On a number of occasions ASIC has granted exemptions to allow share transfers for which the court gave leave under s 444GA but which would otherwise have contravened the 20% takeover prohibition. Recently ASIC exemption was obtained in In the matter of Ten Network Holdings Limited (subject to a deed of company arrangement) (2017) NSWSC 1529. In granting relief to the s 606 takeover prohibition ASIC recognized that matters relevant to the Court’s decision under s 444GA were “potentially overlapping” with criteria relevant to the ASIC exemption decision (para.14).


Concluding comments

As a general proposition, property rights in shares are recognized and protected at law as being inviolable. However, it is also recognised that shareholders are largely excluded from decision-making in the administration process, and the interests of shareholders in their insolvent company deferred in favour of the interests of creditors.
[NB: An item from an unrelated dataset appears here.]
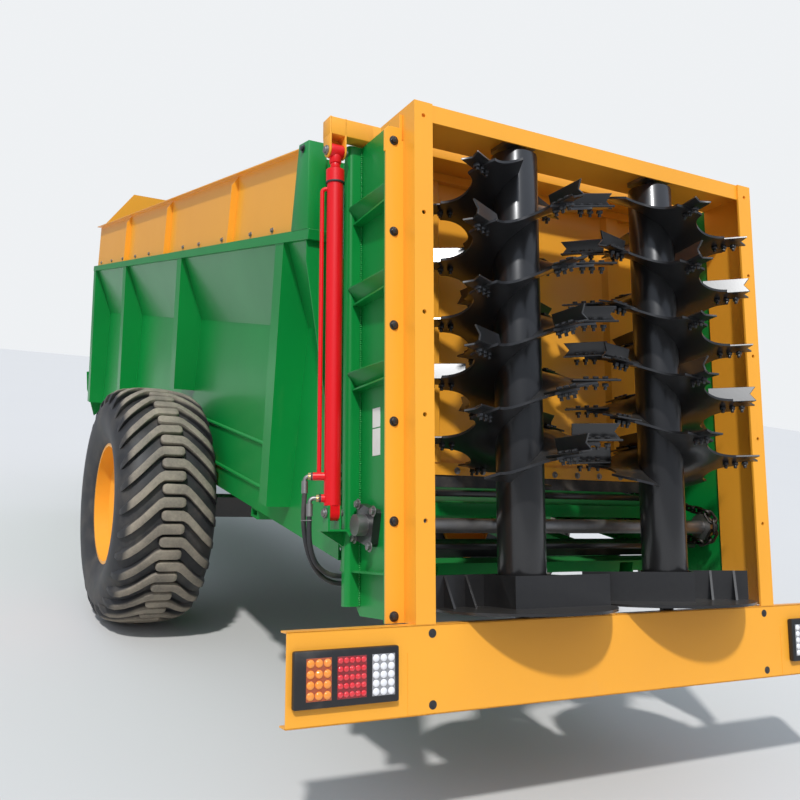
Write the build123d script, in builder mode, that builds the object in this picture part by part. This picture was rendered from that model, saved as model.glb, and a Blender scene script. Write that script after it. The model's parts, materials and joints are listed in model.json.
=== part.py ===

Our discussion reveals that s 444GA was introduced to give deed administrators power to transfer shares in the interests of creditors with either the consent of members or with leave of the court in the absence of consent. The section recognizes that such a power will often be essential to the success of a DOCA where, for example, an investor’s contribution under a DOCA proposal is premised on the precondition of acquiring all the existing shares in the company for nil consideration.

The effect of s 444GA is consistent with the statutory objectives of the administration process under Part 5.3A, Corporations Act, and ensures that shareholders are limited in their ability to impede creditor supported DOCA proposals where their shares demonstrably have no economic value.